Rounding third and heading home…
know a lot of you are going to hate this. I have had people tell me personally that when they get the first inlking that its a sports post, they stop reading. Bah! Humbug! Why are there so many who are indifferent to sports? Guess I can’t help that, but I do like sports and I do like talking about it.
Anyway, my Bruins petered out at the end–their 9-2 record ain’t too shabby, but the too losses were doozies, particularly the last one to our hated rivals. Basketball is ho-hum and the World Series? Houston vs. Chisox? No offense, but I think the TV ratings for this series was probably the worst in history. So as far as sports goes, there wasn’t too much excitement for me in 2005. Except perhaps for the one small event.
I fell in love with baseball again.
Those of you who have been reading me for awhile know this, but I was once a die hard Dodger fan. I grew up watching Sandy Koufax, Maury Wills, and Don Drysdale contend for the pennant yearly in the 60s. They didn’t have much hitting, but man they had pitching and defense like you wouldn’t believe. And I went to games an saw with my own eyes players such as Willie Mays, Juan Marichal, Roberto Clemente, Ernie Banks, Ron Santos, Billy Williams, Frank Robinson, and Pete Rose. I even saw Murakami Masanori warm up in the bullpen once. For those of you who don’t know, he was THE first Japanese national… hell, he was the first Asian to ever play Major League Baseball when he was a reliver for the Giants for a couple of years in the 60s.

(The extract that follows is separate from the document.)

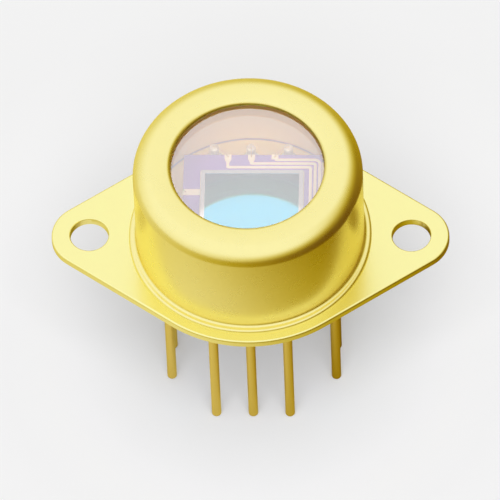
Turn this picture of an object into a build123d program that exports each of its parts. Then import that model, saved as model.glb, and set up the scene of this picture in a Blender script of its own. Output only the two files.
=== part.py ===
from build123d import *
import math
import os

# A photodiode in a flanged metal package with a window, in millimetres.
# Origin: centre of the flange's underside. +X runs along the two mounting holes, +Z to the window.

# Chip: a square die with a pale metal border round its active area
active_w = 8.8
contact_w = 0.38
contact_t = 0.02
chip_t = 0.38

# Conductor film on the substrate
film_t = 0.05
die_pad_margin = 0.08
tab_w = 0.67
tab_y = 2.51
track_count = 3
track_w = 0.26
track_pitch = 0.43
track_gap_x = 0.53
track_gap_y = 0.485
track_bend_r = 0.2
outer_bend_r = 0.5
bond_pad_w = 0.65
bond_pad_l = 0.55
bond_pad_pitch = 2.2
bond_pad_shift_x = 0.06
taper_l = 0.38

# Ceramic substrate, which sits a little to the right of the package's centre
substrate_t = 0.6
substrate_margin_x = 0.03
substrate_margin_y = 0.475
assembly_shift_x = 0.18

# Pedestal that carries the substrate above the plateau
pedestal_h = 1.2
pedestal_inset = 0.7

# Pins, three on each side of a square, in glass seals
pins_per_side = 3
pin_d = 0.9
pin_pitch = 3.48
pin_gap = 0.48
pin_out = 17.2
pin_in = 1.75
pin_tip = 0.12
seal_wall = 0.35
seal_dish = 0.1
seal_land = 0.71

# Bond ribbons
ribbon_w = 0.07
ribbon_t = 0.03
ribbon_loop = 0.3
ribbon_foot = 0.16
ribbon_rise = 0.2
chip_ribbon_pitch = 1.5

# Header: a thin flange with a raised plateau
plateau_h = 1.1
plateau_chamfer = 0.15
flange_t = 0.8
flange_edge_r = 0.2
flange_chamfer = 0.08
hole_edge_r = 0.12
waist_rim = 0.93
hole_spacing = 30.15
hole_d = 3.6
ear_rim = 1.75

# Cap: a drawn can, welded to the flange by its lip
cap_clearance = 0.15
cap_wall = 0.5
cap_h = 11.25
shoulder_r = 1.6
top_land = 3.67
aperture_edge_r = 0.38
lip_w = 0.66
lip_t = 0.38
lip_edge_r = 0.25
foot_r = 0.3

# Window, sealed under the cap's top
window_t = 1.0
window_clearance = 0.2
frit_t = 0.15
frit_setback = 0.57

# Sizes from the chip outwards
chip_w = active_w + 2 * contact_w
track_span = (track_count - 1) * track_pitch + track_w
substrate_half_x = chip_w / 2 + track_gap_x + track_span + substrate_margin_x
substrate_half_y = chip_w / 2 + track_gap_y + track_span + substrate_margin_y
pin_r = pin_d / 2
pin_row = substrate_half_y + pin_gap + pin_r
seal_r = pin_r + seal_wall
corner_pin_reach = math.hypot(pin_row, (pins_per_side - 1) / 2 * pin_pitch)
plateau_r = corner_pin_reach + seal_r + seal_land
cap_in_r = plateau_r + cap_clearance
cap_out_r = cap_in_r + cap_wall
lip_r = cap_out_r + lip_w
waist_r = lip_r + waist_rim
ear_r = hole_d / 2 + ear_rim
aperture_r = cap_out_r - top_land
inner_shoulder_r = shoulder_r - cap_wall
window_r = cap_in_r - inner_shoulder_r - window_clearance

# Heights above the flange's underside
plateau_z = flange_t + plateau_h
pedestal_z = plateau_z + pedestal_h
substrate_z = pedestal_z + substrate_t
film_z = substrate_z + film_t
chip_z = film_z + chip_t
contact_z = chip_z + contact_t
pin_head_z = plateau_z + pin_in
cap_z = flange_t + cap_h
window_z = cap_z - cap_wall - frit_t


def corner(sketch, x, y):
    # The sketch's corner at a given place
    return sketch.vertices().sort_by_distance((x, y, 0))[0]


def pin_places():
    # Name and centre of each pin, side by side round the square
    places = {}
    for side, angle in (("front", 0), ("right", 90), ("back", 180), ("left", 270)):
        for number in range(pins_per_side):
            along = (number - (pins_per_side - 1) / 2) * pin_pitch
            places[f"{side}_{number + 1}"] = Vector(along, -pin_row).rotate(Axis.Z, angle)
    return places


def header():
    outline = [Edge.make_circle(waist_r)]
    for side in (-1, 1):
        outline.append(Pos(side * hole_spacing / 2, 0) * Edge.make_circle(ear_r))
    flange = extrude(make_hull(outline), flange_t)
    flange = chamfer(flange.edges().group_by(Axis.Z)[0], flange_chamfer)
    flange = fillet(flange.edges().group_by(Axis.Z)[-1], flange_edge_r)

    plateau = Pos(0, 0, flange_t) * Cylinder(plateau_r, plateau_h, align=(Align.CENTER, Align.CENTER, Align.MIN))
    plateau = chamfer(plateau.edges().group_by(Axis.Z)[-1], plateau_chamfer)
    body = flange + plateau

    cutter_h = 4 * plateau_z
    for side in (-1, 1):
        body -= Pos(side * hole_spacing / 2, 0, 0) * Cylinder(hole_d / 2, cutter_h)
    rims = body.edges().filter_by(GeomType.CIRCLE).filter_by(lambda rim: abs(rim.radius - hole_d / 2) < 0.001)
    body = fillet(rims.group_by(Axis.Z)[-1], hole_edge_r)
    for place in pin_places().values():
        body -= Pos(place) * Cylinder(seal_r, cutter_h)
    return body


def cap():
    section = Polygon(
        (cap_in_r, flange_t),
        (lip_r, flange_t),
        (lip_r, flange_t + lip_t),
        (cap_out_r, flange_t + lip_t),
        (cap_out_r, cap_z),
        (aperture_r, cap_z),
        (aperture_r, cap_z - cap_wall),
        (cap_in_r, cap_z - cap_wall),
        align=None,
    )
    section = fillet(corner(section, cap_out_r, cap_z), shoulder_r)
    section = fillet(corner(section, cap_in_r, cap_z - cap_wall), inner_shoulder_r)
    section = fillet(corner(section, cap_out_r, flange_t + lip_t), foot_r)
    section = fillet(corner(section, lip_r, flange_t + lip_t), lip_edge_r)
    section = fillet(corner(section, aperture_r, cap_z), aperture_edge_r)
    return revolve(Plane.XZ * section, Axis.Z)


def window():
    return Pos(0, 0, window_z - window_t / 2) * Cylinder(window_r, window_t)


def window_seal():
    frit = Circle(window_r) - Circle(aperture_r + frit_setback)
    return Pos(0, 0, window_z) * extrude(frit, frit_t)


def pin(place):
    # The point at the flange's underside keeps the free length below it as a face of its own
    section = Polygon(
        (0, -pin_out),
        (pin_r - pin_tip, -pin_out),
        (pin_r, pin_tip - pin_out),
        (pin_r, 0),
        (pin_r, pin_head_z),
        (0, pin_head_z),
        align=None,
    )
    return Pos(place) * revolve(Plane.XZ * section, Axis.Z, clean=False)


def pin_seal(place):
    # Glass bead with a shallow dish at each end, which rises to meet the pin
    section = Polygon(
        (pin_r, 0),
        (seal_r, seal_dish),
        (seal_r, plateau_z - seal_dish),
        (pin_r, plateau_z),
        align=None,
    )
    return Pos(place) * revolve(Plane.XZ * section, Axis.Z)


def pedestal():
    width = 2 * (substrate_half_x - pedestal_inset)
    depth = 2 * (substrate_half_y - pedestal_inset)
    return Pos(assembly_shift_x, 0, plateau_z) * extrude(Rectangle(width, depth), pedestal_h)


def substrate():
    plate = Rectangle(2 * substrate_half_x, 2 * substrate_half_y)
    return Pos(assembly_shift_x, 0, pedestal_z) * extrude(plate, substrate_t)


def die_pad():
    # Metallised square under the chip, with a tab to the substrate's left edge
    pad_w = chip_w + 2 * die_pad_margin
    tab_l = substrate_half_x - pad_w / 4
    film = Rectangle(pad_w, pad_w)
    film += Pos(-substrate_half_x, tab_y) * Rectangle(tab_l, tab_w, align=(Align.MIN, Align.CENTER))
    return Pos(assembly_shift_x, 0, substrate_z) * extrude(film, film_t)


def track_run(number):
    # Distance of a track's centre line from the chip's centre, across and along
    step = track_w / 2 + number * track_pitch
    return (
        assembly_shift_x + chip_w / 2 + track_gap_x + step,
        chip_w / 2 + track_gap_y + step,
    )


def bond_pad_x(number):
    return bond_pad_shift_x + (number - (track_count - 1) / 2) * bond_pad_pitch


def bond_end(run_y):
    # Bond pad at the substrate's back edge, with a neck that tapers down to its track
    pad_y = substrate_half_y - bond_pad_l
    film = Pos(0, pad_y) * Rectangle(bond_pad_w, bond_pad_l, align=(Align.CENTER, Align.MIN))
    neck_l = min(taper_l, pad_y - run_y)
    if neck_l > track_w / 4:
        right_side = [
            (track_w / 2, run_y - track_w / 4),
            (track_w / 2, pad_y - neck_l),
            (bond_pad_w / 2, pad_y),
        ]
        left_side = [(-x, y) for x, y in reversed(right_side)]
        film += Polygon(*right_side, *left_side, align=None)
    return film


def track(number):
    # From a bond pad at the back edge, round the chip's right side, to its twin at the front edge
    run_x, run_y = track_run(number)
    pad_x = bond_pad_x(number)
    bend_r = outer_bend_r if number == track_count - 1 else track_bend_r
    route = FilletPolyline((pad_x, run_y), (run_x, run_y), (run_x, -run_y), (pad_x, -run_y), radius=bend_r)
    film = trace(route, track_w)
    for turn in (0, 180):
        film += Pos(pad_x, 0) * Rot(0, 0, turn) * bond_end(run_y)
    return Pos(0, 0, substrate_z) * extrude(film, film_t, dir=(0, 0, 1))


def chip():
    return Pos(assembly_shift_x, 0, film_z) * extrude(Rectangle(chip_w, chip_w), chip_t)


def chip_contact():
    border = Rectangle(chip_w, chip_w) - Rectangle(active_w, active_w)
    return Pos(assembly_shift_x, 0, chip_z) * extrude(border, contact_t)


def ribbon(start, end):
    # Flat link between two bonded feet, looped up between them
    span = end - start
    length = math.hypot(span.X, span.Y)
    foot = ribbon_foot / 2
    lift = ribbon_t / 2
    route = Polyline(
        (-foot, lift),
        (foot, lift),
        (foot + ribbon_rise, ribbon_loop),
        (length - foot - ribbon_rise, span.Z + ribbon_loop),
        (length - foot, span.Z + lift),
        (length + foot, span.Z + lift),
    )
    heading = Vector(span.X, span.Y)
    plane = Plane(origin=start, x_dir=heading, z_dir=heading.cross(Vector(0, 0, 1)))
    return extrude(plane * trace(route, ribbon_t), ribbon_w / 2, both=True)


def bond_ribbons():
    pins = pin_places()
    pad_y = substrate_half_y - bond_pad_l / 2
    links = []
    for number in range(track_count):
        for side, y in (("back", pad_y), ("front", -pad_y)):
            number_on_side = number + 1 if side == "front" else pins_per_side - number
            head = pins[f"{side}_{number_on_side}"] + Vector(0, 0, pin_head_z)
            links.append(ribbon(head, Vector(bond_pad_x(number), y, film_z)))
    tab_head = pins["left_1"] + Vector(0, 0, pin_head_z)
    tab_end_x = assembly_shift_x - substrate_half_x + bond_pad_l / 2
    links.append(ribbon(tab_head, Vector(tab_end_x, tab_y, film_z)))
    run_y = track_run(0)[1]
    contact_y = (active_w + contact_w) / 2
    for side in (-1, 1):
        x = assembly_shift_x + side * chip_ribbon_pitch / 2
        links.append(ribbon(Vector(x, -contact_y, contact_z), Vector(x, -run_y, film_z)))
    return Compound(children=links)


parts = {
    "header": header(),
    "cap": cap(),
    "window": window(),
    "window_seal": window_seal(),
    "pedestal": pedestal(),
    "substrate": substrate(),
    "die_pad": die_pad(),
    "chip": chip(),
    "chip_contact": chip_contact(),
    "bond_ribbons": bond_ribbons(),
}
for number, name in enumerate(("inner", "middle", "outer")):
    parts[f"track_{name}"] = track(number)
for name, place in pin_places().items():
    parts[f"pin_{name}"] = pin(place)
    parts[f"pin_seal_{name}"] = pin_seal(place)

os.makedirs("parts", exist_ok=True)
for name, shape in parts.items():
    export_step(shape, f"parts/{name}.step")
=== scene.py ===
import math
import bpy
from mathutils import Matrix, Vector


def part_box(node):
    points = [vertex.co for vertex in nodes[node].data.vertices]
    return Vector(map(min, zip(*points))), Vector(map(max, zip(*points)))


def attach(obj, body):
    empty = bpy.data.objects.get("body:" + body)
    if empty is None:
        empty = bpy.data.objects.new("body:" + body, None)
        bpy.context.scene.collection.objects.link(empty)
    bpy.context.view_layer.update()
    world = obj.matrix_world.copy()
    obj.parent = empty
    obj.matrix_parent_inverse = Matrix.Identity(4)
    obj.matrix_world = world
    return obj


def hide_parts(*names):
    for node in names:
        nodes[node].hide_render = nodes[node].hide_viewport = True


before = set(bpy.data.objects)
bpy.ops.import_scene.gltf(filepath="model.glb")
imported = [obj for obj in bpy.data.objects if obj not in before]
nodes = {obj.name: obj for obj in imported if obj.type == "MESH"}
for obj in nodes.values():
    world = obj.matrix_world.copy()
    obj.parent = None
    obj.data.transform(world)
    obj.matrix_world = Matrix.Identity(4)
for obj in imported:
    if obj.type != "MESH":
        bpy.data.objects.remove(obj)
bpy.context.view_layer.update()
scene = bpy.context.scene
mm = 0.001

# Levels that the whole part is built from
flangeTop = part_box("cap")[0].z
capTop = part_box("cap")[1].z
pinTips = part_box("pin_front_1")[0].z
pinNames = sorted(n for n in nodes if n.startswith("pin_") and not n.startswith("pin_seal_"))
sealNames = sorted(n for n in nodes if n.startswith("pin_seal_"))

smoothUnder = math.radians(35)   # edges that bend less than this are shaded smooth
levelFrom = 0.5                  # a face whose normal rises more than this counts as level


# Small helpers

def deselectAll():
    if bpy.context.object and bpy.context.object.mode != "OBJECT":
        bpy.ops.object.mode_set(mode="OBJECT")
    bpy.ops.object.select_all(action="DESELECT")


def pickOnly(piece):
    deselectAll()
    piece.select_set(True)
    bpy.context.view_layer.objects.active = piece


def centreOf(node):
    low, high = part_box(node)
    return (low + high) / 2


def selectRing(piece, radius, height, slack=0.002 * mm):
    # Picks the loop of points that lie on one circle about the Z axis
    bpy.ops.mesh.select_all(action="DESELECT")
    bpy.ops.object.mode_set(mode="OBJECT")
    for v in piece.data.vertices:
        v.select = abs(math.hypot(v.co.x, v.co.y) - radius) < slack and abs(v.co.z - height) < slack
    for e in piece.data.edges:
        e.select = all(piece.data.vertices[i].select for i in e.vertices)
    bpy.ops.object.mode_set(mode="EDIT")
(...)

But then free agency arrived. First, Curt Flood challenged the owners’ rights to ball players, and although he lost in court, he opened the door for players like Andy Messerschmidt won his case a few years later and left the Dodgers after his contract expired. After that, players moved around freely, offering heir services to the highest bidder. I suppose this is the capitalistic, American way, but in my eyes, baseball died. I was not only loyal to the Dodgers, but to its players–after the 60s, there was Garvey, Lopes, Russell and Cey, an infield that played together on openning day for a record eight consecutive years. I knew every player, and was saddened when one was traded or left for free agency, but they stayed intact for the most part.
But eventually, they broke up and I couldn’t recognize the team anymore. A carousel of players came and went, and when Kevin Brown came to the Dodgers and signed a contract for $7 million a year, I felt that these players lived in a world of there own, where money talks, and loyalty to fans was relative to the number of zeroes on a paycheck. I still watched baseball for the love of the game, but I did not have a team to root for… until this year.

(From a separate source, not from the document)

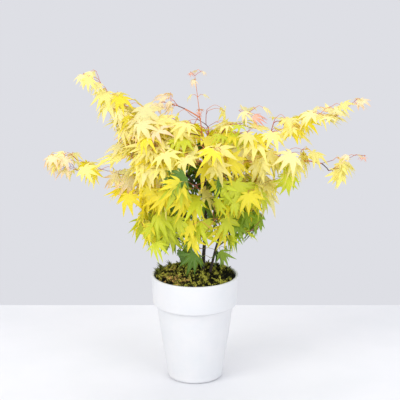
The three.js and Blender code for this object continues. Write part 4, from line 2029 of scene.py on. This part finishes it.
    def leaf_tree(self) -> Tree:
        """The tree that hangs a leaf's form at every point.

        Returns:
            The tree.
        """
        draft = Recipe("hung_leaves", Forms=("Collection", None), Scale=("Float", 1.0))
        size = draft.maths("MULTIPLY", draft.stored("size"), draft.given["Scale"])
        return draft.close(draft.stand(
            "Forms", draft.given["Geometry"], Scale=size, Instance_Index=draft.stored("form", "INT"),
            Rotation=draft.stored("turn", "FLOAT_VECTOR")))

    def build(self, tubes: Tree) -> None:
        """Makes a piece of leaves for each tint and one of stalks for each kind.

        Args:
            tubes: The tree that makes tubes.
        """
        owners = {}
        for mass in self.volume.masses:
            counts = Counter(leaf.tint for leaf in self.leaves if leaf.node == mass.node)
            owners[mass.node] = counts.most_common(1)[0][0] if counts else Tint.LEMON
        tree = self.leaf_tree()
        with shelf("leaf_forms", [form.build(f"form_{i}") for i, form in enumerate(LEAF_FORMS)]) as forms:
            for tint in Tint:
                mine = [leaf for leaf in self.leaves if leaf.tint is tint]
                points = mesh_of(f"points_{tint.key}", [leaf.base for leaf in mine], [], [])
                write_numbers(points, "turn", [tuple(leaf.turn()) for leaf in mine], "FLOAT_VECTOR")
                write_numbers(points, "size", [leaf.size for leaf in mine])
                write_numbers(points, "form", [leaf.form for leaf in mine], "INT")
                write_numbers(points, "tone", [self.draw.random() for _ in mine])
                run_tree(tree, link_mesh(points.name, points), f"leaves_{tint.key}",
                         {"Forms": forms, "Finish": LeafFinish(tint).make()}, tint.value[2],
                         [node for node, owner in owners.items() if owner is tint])
        for name, green, colours in (
                ("red_stalks", False, (paint(206, 112, 76), paint(226, 148, 96), paint(232, 150, 110))),
                ("green_stalks", True, (paint(132, 120, 44), paint(176, 160, 70), paint(176, 160, 70)))):
            lines = [smooth_line(leaf.stalk, [0.00055, 0.0004, 0.00042], 0.006)
                     for leaf in self.leaves if (leaf.tint in (Tint.LIME, Tint.GREEN, Tint.SHADE)) is green]
            run_tree(tubes, line_mesh(f"{name}_lines", lines), name, {
                "Sides": 5, "Relief": 0.0, "Finish": BarkFinish(name, *colours, rough=0.45).make()}, "bark")


@dataclass
class Studio:
    """The floor, the light and the camera.

    Attributes:
        floor_back: How far back the floor reaches.
        floor_front: How far forward it reaches.
        floor_half: Half its width.
        eye: Where the camera stands.
        aim: What it looks at.
        lens: Its focal length in millimetres, on a sensor 36 mm wide.
    """

    floor_back: float = 0.424
    floor_front: float = 1.1
    floor_half: float = 1.4
    eye: Vector = field(default_factory=lambda: Vector((0.0099, -2.2772, 0.9482)))
    aim: Vector = field(default_factory=lambda: Vector((0.0099, 0.0, 0.3677)))
    lens: float = 107.1

    def floor(self) -> None:
        """Lays the plain pale floor."""
        corners = [(x, y, z) for z in (-0.02, -0.0002) for y in (-self.floor_front, self.floor_back)
                   for x in (-self.floor_half, self.floor_half)]
        faces = [(0, 2, 3, 1), (4, 5, 7, 6), (0, 1, 5, 4), (1, 3, 7, 5), (3, 2, 6, 7), (2, 0, 4, 6)]
        slab = link_mesh("floor", mesh_of("floor", corners, [], faces))
        draft = Surface("pale_floor")
        cloud = draft.grain(5.0, 4.0)
        colour = draft.blend(draft.spread(cloud, 0.3, 0.7), paint(230, 230, 233), paint(224, 225, 228))
        slab.data.materials.append(draft.wear(colour, draft.spread(cloud, 0.3, 0.7, 0.55, 0.7)))

    def lamp(self, name: str, place: Vector, size: float, power: float, colour: Colour) -> None:
        """Hangs one soft lamp that looks at the plant.

        Args:
            name: Its name.
            place: Where it hangs.
            size: The width of its panel.
            power: Its power in watts.
            colour: Its colour.
        """
        light = bpy.data.lights.new(name, "AREA")
        light.size, light.energy, light.color = size, power, colour[:3]
        self.hang(light, place)

    def hang(self, data: bpy.types.ID, place: Vector) -> Piece:
        """Hangs a lamp or a camera that looks at the plant.

        Args:
            data: The lamp or the camera.
            place: Where it hangs.

        Returns:
            Its object.
        """
        thing = bpy.data.objects.new(data.name, data)
        thing.location = place
        thing.rotation_euler = (self.aim - place).to_track_quat("-Z", "Y").to_euler()
        bpy.context.scene.collection.objects.link(thing)
        return thing

    def build(self) -> None:
        """Sets up the floor, the lamps, the sky and the camera."""
        self.floor()
        self.lamp("key", Vector((-2.0, -1.6, 2.1)), 1.2, 29.0, paint(255, 253, 248))
        self.lamp("front", Vector((-1.2, -2.5, 1.4)), 2.4, 24.0, paint(253, 253, 252))
        self.lamp("fill", Vector((1.7, -1.9, 1.4)), 1.8, 24.0, paint(248, 250, 255))
        self.lamp("top", Vector((0.2, 0.9, 2.4)), 1.8, 16.0, paint(255, 254, 250))
        world = bpy.data.worlds.new("studio")
        world.use_nodes = True
        sky = world.node_tree.nodes["Background"]
        sky.inputs["Color"].default_value = paint(222, 223, 229)
        sky.inputs["Strength"].default_value = 1.0
        scene = bpy.context.scene
        scene.world = world
        scene.view_settings.view_transform = "Standard"
        lens = bpy.data.cameras.new("camera")
        lens.lens, lens.sensor_width = self.lens, 36.0
        scene.camera = self.hang(lens, self.eye)


def main() -> None:
    """Builds the pot, the moss, the wood, the leaves and the studio in order."""
    logging.basicConfig(level=logging.INFO, format="%(message)s")
    Flowerpot().build()
    MossBed().build()
    tubes = tube_tree()
    limbs = LimbWork()
    limbs.read()
    limbs.build(tubes)
    foliage = Foliage(limbs.wood, limbs.leader)
    sprays = foliage.sprays()
    grower = TwigGrower(limbs.wood)
    grower.grow(sprays)
    grower.build(tubes)
    for spray in sprays:
        for side in (-1.0, 1.0):
            foliage.hang_leaf(spray, side)
    foliage.leader_leaves()
    LOG.info("%d sprays, %d leaves", len(sprays), len(foliage.leaves))
    foliage.build(tubes)
    Studio().build()


if __name__ == "__main__":
    main()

The former Montreal Expos came to Washington DC and became the Nationals. Their manager, Frank Robinson, was old school, and I watched these guys play baseball the way I used to love watching it. They played small ball–pitching and defense. they would eek out one-run wins and played a very exciting brand of ball. I felt myself get sucked in again, and was hooked when I actually went to a game. I WENT TO A GAME! The first professional baseball game in sixteen years. And I am again hooked.

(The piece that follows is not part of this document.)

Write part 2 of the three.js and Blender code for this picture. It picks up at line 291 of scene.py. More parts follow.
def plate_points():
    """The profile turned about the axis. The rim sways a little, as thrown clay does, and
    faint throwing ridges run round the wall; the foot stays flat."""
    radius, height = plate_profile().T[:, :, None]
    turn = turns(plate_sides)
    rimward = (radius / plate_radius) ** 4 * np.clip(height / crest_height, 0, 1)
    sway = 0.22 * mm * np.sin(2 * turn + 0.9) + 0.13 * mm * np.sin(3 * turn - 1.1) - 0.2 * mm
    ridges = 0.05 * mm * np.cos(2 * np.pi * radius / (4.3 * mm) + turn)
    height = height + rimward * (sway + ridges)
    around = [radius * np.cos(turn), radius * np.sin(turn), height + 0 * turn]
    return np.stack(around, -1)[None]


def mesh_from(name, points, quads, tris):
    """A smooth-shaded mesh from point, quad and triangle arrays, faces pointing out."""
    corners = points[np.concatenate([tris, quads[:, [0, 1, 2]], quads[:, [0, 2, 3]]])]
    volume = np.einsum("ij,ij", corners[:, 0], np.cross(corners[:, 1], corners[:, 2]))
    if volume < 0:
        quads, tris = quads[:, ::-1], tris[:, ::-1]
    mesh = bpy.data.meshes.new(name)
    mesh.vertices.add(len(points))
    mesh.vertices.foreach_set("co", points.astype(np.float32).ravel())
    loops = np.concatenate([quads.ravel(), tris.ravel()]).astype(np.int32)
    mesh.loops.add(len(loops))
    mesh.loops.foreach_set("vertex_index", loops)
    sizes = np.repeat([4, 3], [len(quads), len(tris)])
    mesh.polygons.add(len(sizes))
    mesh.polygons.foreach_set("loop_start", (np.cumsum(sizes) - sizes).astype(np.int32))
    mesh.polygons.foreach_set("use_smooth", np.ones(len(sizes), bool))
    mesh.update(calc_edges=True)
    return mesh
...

So what happens? The monkeys who run DC govt. can’t agree to a site where to build their stadium. Because of all their foot-dragging and dilly dallying over revenues and taxes–things they had already agreed to–the original site has now become too expenseive to build on! And Bud Selig–the least qualified commissioner in any sport, professional or amateur–had said that it must be the original site or no site. Does this mean he will pull up stakes and shop the former Expos/Nationals to other cities? I wouldn’t put it past him, because all he thinks about is what’s good to the owners and their wallets–according to him, what is good for the owners is good for baseball. He puts zero emphasis on the fans, and on the game itself. Of course, this is my take, but if he takes baseball away from DC, he will have simply confirmed what I already believe. During his tenure as commisioner: baseball went on an extended strike, World Series was cancelld for the first time, the All-Star game ended in a tie, steroid use went out of control, there were threats to contract the league by dismantling teams in Minneapolis and Montreal, and the final insult, we may not have a team next year.
And still I fell in love with the game again. All it took was a hard working, scrappy team playing in my own backyard.